Location
- 3117 Centre Avenue Pittsburgh, Pennsylvania 15219 United States
- 40°26′59″N 79°57′46″W﻿ / ﻿40.4498°N 79.9628°W

Information
- School type: Public
- Motto: We Believe, We Achieve, We Succeed
- Established: 2008
- School district: Pittsburgh Public Schools
- Principal: Mr. Eric Graf
- Grades: 6-12
- Enrollment: 286 (2022-2023)
- Colors: Navy blue and vegas gold
- Mascot: Wildcats
- Website: Pittsburgh Milliones, University Preparatory School

= Pittsburgh Milliones, University Preparatory School =

University Prep 6-12 is a secondary magnet school in the Sugar Top (Hill District) neighborhood of Pittsburgh, Pennsylvania, United States.
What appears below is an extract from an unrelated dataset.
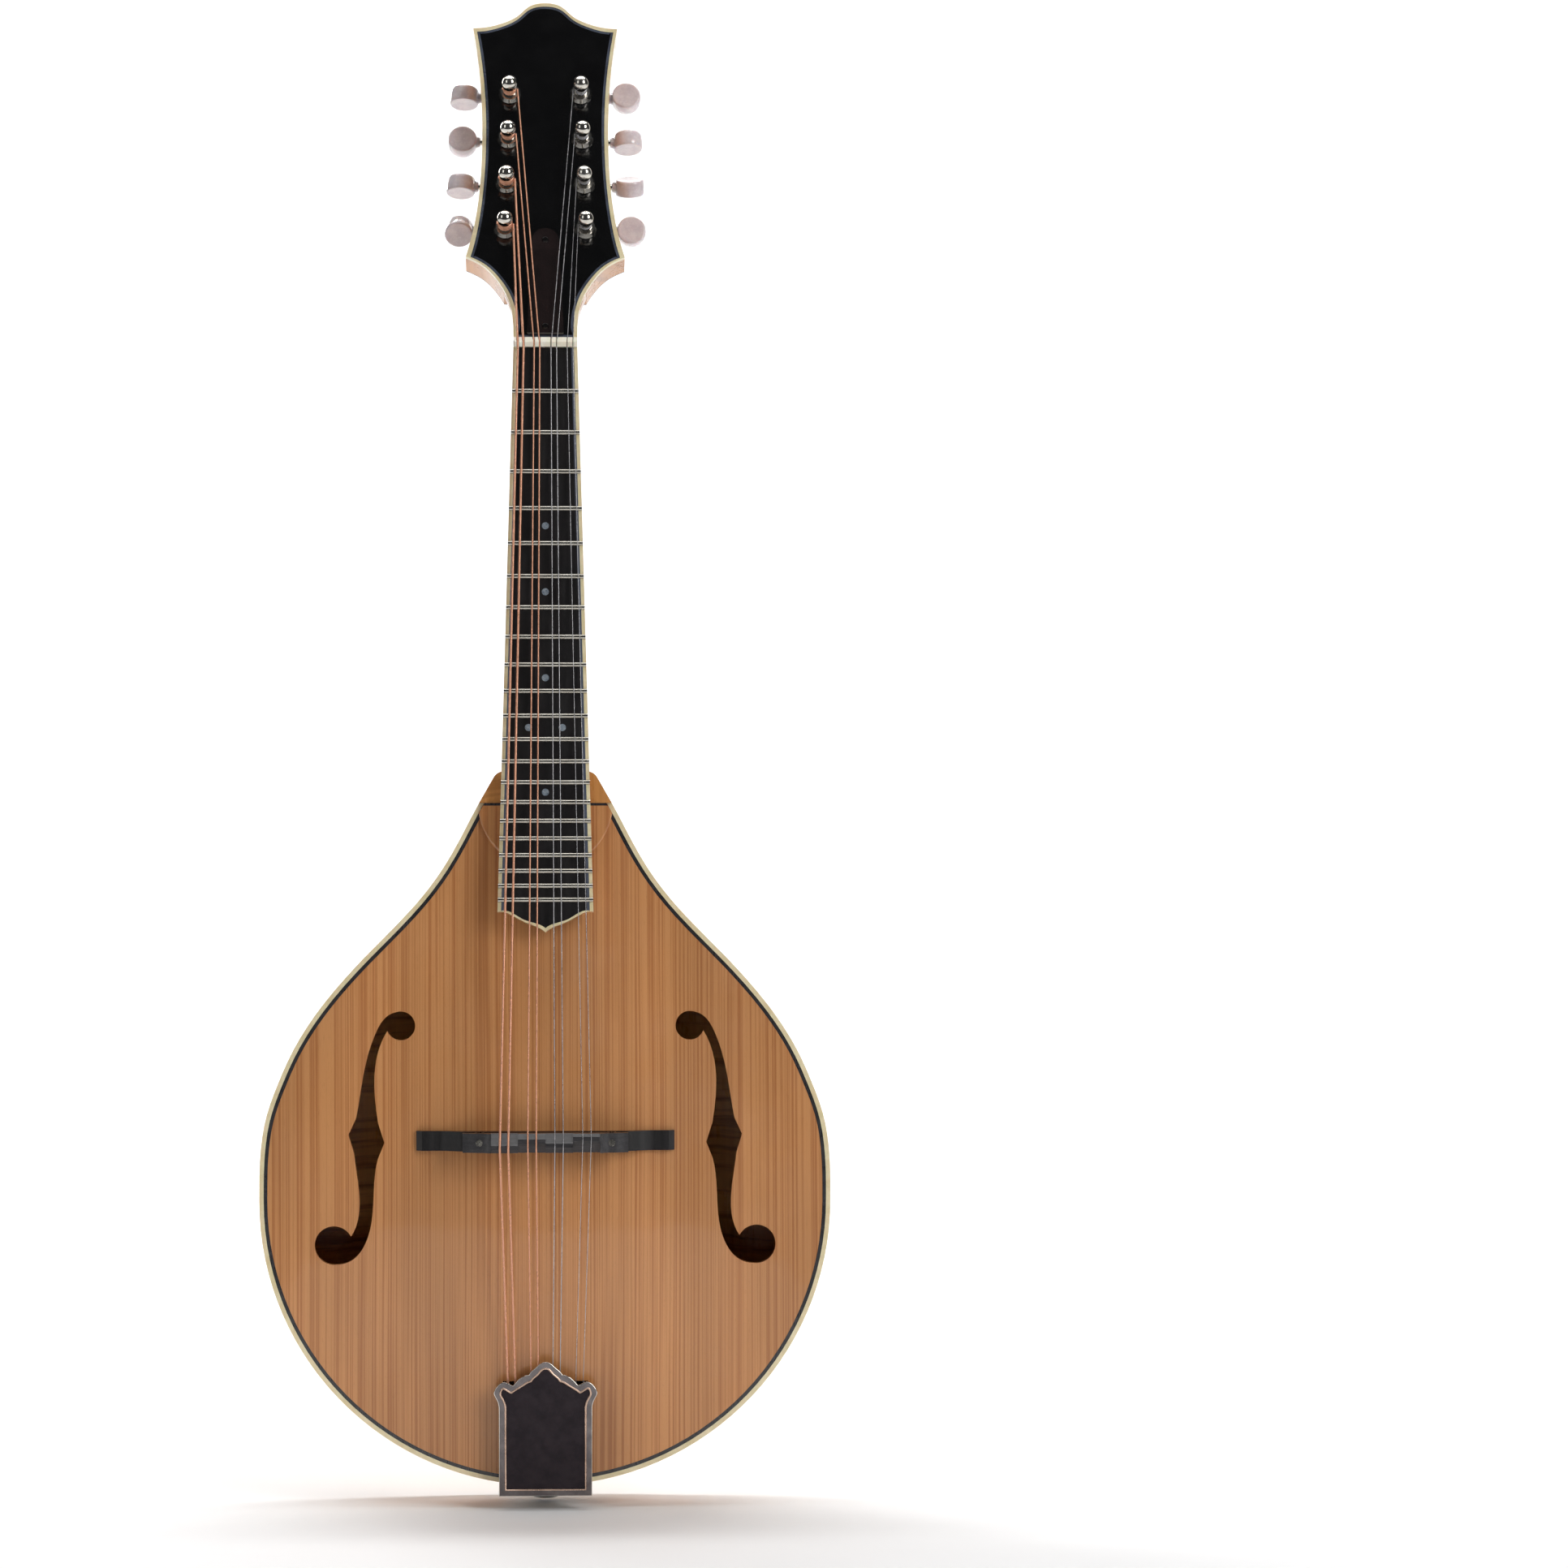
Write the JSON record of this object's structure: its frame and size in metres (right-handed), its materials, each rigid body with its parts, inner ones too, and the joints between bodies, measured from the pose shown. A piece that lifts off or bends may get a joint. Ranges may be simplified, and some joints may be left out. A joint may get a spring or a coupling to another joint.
{
  "type": "mandolin",
  "caption": "A-style f-hole mandolin: carved hollow body, bound fretted neck, adjustable bridge, hinged tailpiece cover and geared tuners for double-course strings.",
  "frame": {"origin": "on the neck's glue plane at the fingerboard edge of the nut, midway across the neck, where a wall hanger's yoke takes the neck under the peghead", "axes": "+Z along the body towards the peghead tip, -Y out of the front towards the player's right hand and the strings, +X towards the treble side"},
  "size_m": [0.254, 0.1197, 0.6789],
  "materials": {
    "spruce": "gloss lacquer over spruce",
    "maple_back": "gloss lacquer over flamed maple",
    "maple_neck": "gloss lacquer over maple",
    "inner_wood": "raw inner wood",
    "ebony": "oiled ebony",
    "black_lacquer": "gloss black lacquer",
    "binding": "cream binding",
    "purfling": "dark purfling lines",
    "bone": "polished bone",
    "pearl": "pearl",
    "nickel": "polished nickel",
    "nickel_silver": "nickel silver",
    "steel_string": "plain steel wire",
    "bronze_string": "bronze wound wire",
    "button": "white pearloid",
    "black_metal": "blackened metal",
    "black_plastic": "gloss black",
    "cover_panel": "nickel border round a dark panel",
    "rod_steel": "steel rod"
  },
  "bodies": {
    "instrument": {"back_plate_bass": "maple_back", "back_plate_treble": "maple_back", "body_binding": "binding", "bridge_base": "ebony", "bridge_studs": "nickel_silver", "end_pin": "black_plastic", "fingerboard": "ebony", "fingerboard_binding": "binding", "frets": "nickel_silver", "head_block": "inner_wood", "linings": "inner_wood", "neck": "maple_neck", "nut": "bone", "peghead_back_veneer": "black_lacquer", "peghead_binding": "binding", "peghead_overlay": "black_lacquer", "plain_strings": "steel_string", "position_dots": "pearl", "post_bushings": "nickel", "purfling": "purfling", "ribs": "maple_back", "tail_block": "inner_wood", "tailpiece_base": "nickel", "tailpiece_screws": "nickel", "tone_bars": "inner_wood", "top_plate": "spruce", "truss_cover_screws": "nickel", "truss_rod": "rod_steel", "truss_rod_cover": "black_plastic", "tuner_plate_screws": "nickel", "tuner_plates": "nickel", "wound_strings": "bronze_string"},
    "shaft_bass_1": {"tuner_worm_bass_1": "nickel", "tuner_button_bass_1": "button"},
    "post_bass_1": {"tuner_post_bass_1": "nickel"},
    "shaft_bass_2": {"tuner_worm_bass_2": "nickel", "tuner_button_bass_2": "button"},
    "post_bass_2": {"tuner_post_bass_2": "nickel"},
    "shaft_bass_3": {"tuner_worm_bass_3": "nickel", "tuner_button_bass_3": "button"},
    "post_bass_3": {"tuner_post_bass_3": "nickel"},
    "shaft_bass_4": {"tuner_worm_bass_4": "nickel", "tuner_button_bass_4": "button"},
    "post_bass_4": {"tuner_post_bass_4": "nickel"},
    "shaft_treble_1": {"tuner_worm_treble_1": "nickel", "tuner_button_treble_1": "button"},
    "post_treble_1": {"tuner_post_treble_1": "nickel"},
    "shaft_treble_2": {"tuner_worm_treble_2": "nickel", "tuner_button_treble_2": "button"},
    "post_treble_2": {"tuner_post_treble_2": "nickel"},
    "shaft_treble_3": {"tuner_worm_treble_3": "nickel", "tuner_button_treble_3": "button"},
    "post_treble_3": {"tuner_post_treble_3": "nickel"},
    "shaft_treble_4": {"tuner_worm_treble_4": "nickel", "tuner_button_treble_4": "button"},
    "post_treble_4": {"tuner_post_treble_4": "nickel"},
    "saddle": {"bridge_saddle": "ebony"},
    "wheel_bass": {"bridge_wheel_bass": "black_metal"},
    "wheel_treble": {"bridge_wheel_treble": "black_metal"},
    "cover": {"tailpiece_cover": "cover_panel"}
  },
  "joints": [
    {"name": "button_turn_bass_1", "type": "hinge", "parent": "instrument", "child": "shaft_bass_1", "pos_m": [-0.01597, 0.06373, 0.11997], "axis": [-0.9996, 0.0105, 0.0273], "continuous": true},
    {"name": "post_turn_bass_1", "type": "hinge", "parent": "instrument", "child": "post_bass_1", "pos_m": [-0.0162, 0.04435, 0.11885], "axis": [0, -0.9336, 0.3584], "continuous": true},
    {"name": "button_turn_bass_2", "type": "hinge", "parent": "instrument", "child": "shaft_bass_2", "pos_m": [-0.01663, 0.05556, 0.09868], "axis": [-0.9996, 0.0105, 0.0273], "continuous": true},
    {"name": "post_turn_bass_2", "type": "hinge", "parent": "instrument", "child": "post_bass_2", "pos_m": [-0.01687, 0.03617, 0.09756], "axis": [0, -0.9336, 0.3584], "continuous": true},
    {"name": "button_turn_bass_3", "type": "hinge", "parent": "instrument", "child": "shaft_bass_3", "pos_m": [-0.0173, 0.04739, 0.0774], "axis": [-0.9996, 0.0105, 0.0273], "continuous": true},
    {"name": "post_turn_bass_3", "type": "hinge", "parent": "instrument", "child": "post_bass_3", "pos_m": [-0.01753, 0.028, 0.07627], "axis": [0, -0.9336, 0.3584], "continuous": true},
    {"name": "button_turn_bass_4", "type": "hinge", "parent": "instrument", "child": "shaft_bass_4", "pos_m": [-0.01797, 0.03922, 0.05611], "axis": [-0.9996, 0.0105, 0.0273], "continuous": true},
    {"name": "post_turn_bass_4", "type": "hinge", "parent": "instrument", "child": "post_bass_4", "pos_m": [-0.0182, 0.01983, 0.05499], "axis": [0, -0.9336, 0.3584], "continuous": true},
    {"name": "button_turn_treble_1", "type": "hinge", "parent": "instrument", "child": "shaft_treble_1", "pos_m": [0.01597, 0.06373, 0.11997], "axis": [0.9996, 0.0105, 0.0273], "continuous": true},
    {"name": "post_turn_treble_1", "type": "hinge", "parent": "instrument", "child": "post_treble_1", "pos_m": [0.0162, 0.04435, 0.11885], "axis": [0, -0.9336, 0.3584], "continuous": true},
    {"name": "button_turn_treble_2", "type": "hinge", "parent": "instrument", "child": "shaft_treble_2", "pos_m": [0.01663, 0.05556, 0.09868], "axis": [0.9996, 0.0105, 0.0273], "continuous": true},
    {"name": "post_turn_treble_2", "type": "hinge", "parent": "instrument", "child": "post_treble_2", "pos_m": [0.01687, 0.03617, 0.09756], "axis": [0, -0.9336, 0.3584], "continuous": true},
    {"name": "button_turn_treble_3", "type": "hinge", "parent": "instrument", "child": "shaft_treble_3", "pos_m": [0.0173, 0.04739, 0.0774], "axis": [0.9996, 0.0105, 0.0273], "continuous": true},
    {"name": "post_turn_treble_3", "type": "hinge", "parent": "instrument", "child": "post_treble_3", "pos_m": [0.01753, 0.028, 0.07627], "axis": [0, -0.9336, 0.3584], "continuous": true},
    {"name": "button_turn_treble_4", "type": "hinge", "parent": "instrument", "child": "shaft_treble_4", "pos_m": [0.01797, 0.03922, 0.05611], "axis": [0.9996, 0.0105, 0.0273], "continuous": true},
    {"name": "post_turn_treble_4", "type": "hinge", "parent": "instrument", "child": "post_treble_4", "pos_m": [0.0182, 0.01983, 0.05499], "axis": [0, -0.9336, 0.3584], "continuous": true},
    {"name": "wheel_turn_bass", "type": "hinge", "parent": "saddle", "child": "wheel_bass", "pos_m": [-0.0292, -0.03605, -0.35256], "axis": [0, -1, 0], "range_deg": [-720, 0]},
    {"name": "wheel_turn_treble", "type": "hinge", "parent": "saddle", "child": "wheel_treble", "pos_m": [0.0292, -0.03605, -0.35256], "axis": [0, -1, 0], "range_deg": [-720, 0]},
    {"name": "saddle_lift", "type": "slide", "parent": "instrument", "child": "saddle", "axis": [0, -1, 0], "range_m": [-0.0016, 0]},
    {"name": "cover_hinge", "type": "hinge", "parent": "instrument", "child": "cover", "pos_m": [0, -0.02265, -0.5086], "axis": [1, 0, 0], "range_deg": [0, 100]}
  ],
  "couplings": [
    {"joint": "post_turn_bass_1", "follows": "button_turn_bass_1", "ratio": -0.0625},
    {"joint": "post_turn_bass_2", "follows": "button_turn_bass_2", "ratio": -0.0625},
    {"joint": "post_turn_bass_3", "follows": "button_turn_bass_3", "ratio": -0.0625},
    {"joint": "post_turn_bass_4", "follows": "button_turn_bass_4", "ratio": -0.0625},
    {"joint": "post_turn_treble_1", "follows": "button_turn_treble_1", "ratio": 0.0625},
    {"joint": "post_turn_treble_2", "follows": "button_turn_treble_2", "ratio": 0.0625},
    {"joint": "post_turn_treble_3", "follows": "button_turn_treble_3", "ratio": 0.0625},
    {"joint": "post_turn_treble_4", "follows": "button_turn_treble_4", "ratio": 0.0625},
    {"joint": "wheel_turn_bass", "follows": "saddle_lift", "rad_per_m": 7854},
    {"joint": "wheel_turn_treble", "follows": "saddle_lift", "rad_per_m": 7854}
  ]
}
University Prep is one of ten high schools in the Pittsburgh Public Schools.

==Feeder District==
University Prep also specifically serves the City of Pittsburgh neighborhoods of Bedford Dwellings, Bloomfield, Bluff, Central Business District, Central Lawrenceville, Crawford-Roberts, Friendship, Garfield, Lower Lawrenceville, Middle Hill, Morningside, Polish Hill, Stanton Heights, Strip District, Terrace Village, Upper Hill, Upper Lawrenceville and West Overland.

==History==
University Prep was established in 2008 by a partnership between the University of Pittsburgh and Pittsburgh Public Schools. It opened with 145 ninth grade students for the 2008-09 school year. The school added a tenth grade class and middle school classes for the 2009-10 school year, added eleventh grade class in the 2010-2011 school year, and added twelfth grade classes in successive years. Its first graduating class was in 2012.

==Campus==
University Prep is housed in the former Margaret Milliones Middle School building. The school was originally known as Herron Hill Junior High School. Herron Hill took its name from the land surrounding the mansion of the Mayor of Pittsburgh from 1849 to 1850, John Herron. The school was designed by architects Avalon and Center, and opened in 1928. The school was closed in 1974, and after extensive remodeling, reopened as the Margaret Milliones Middle School.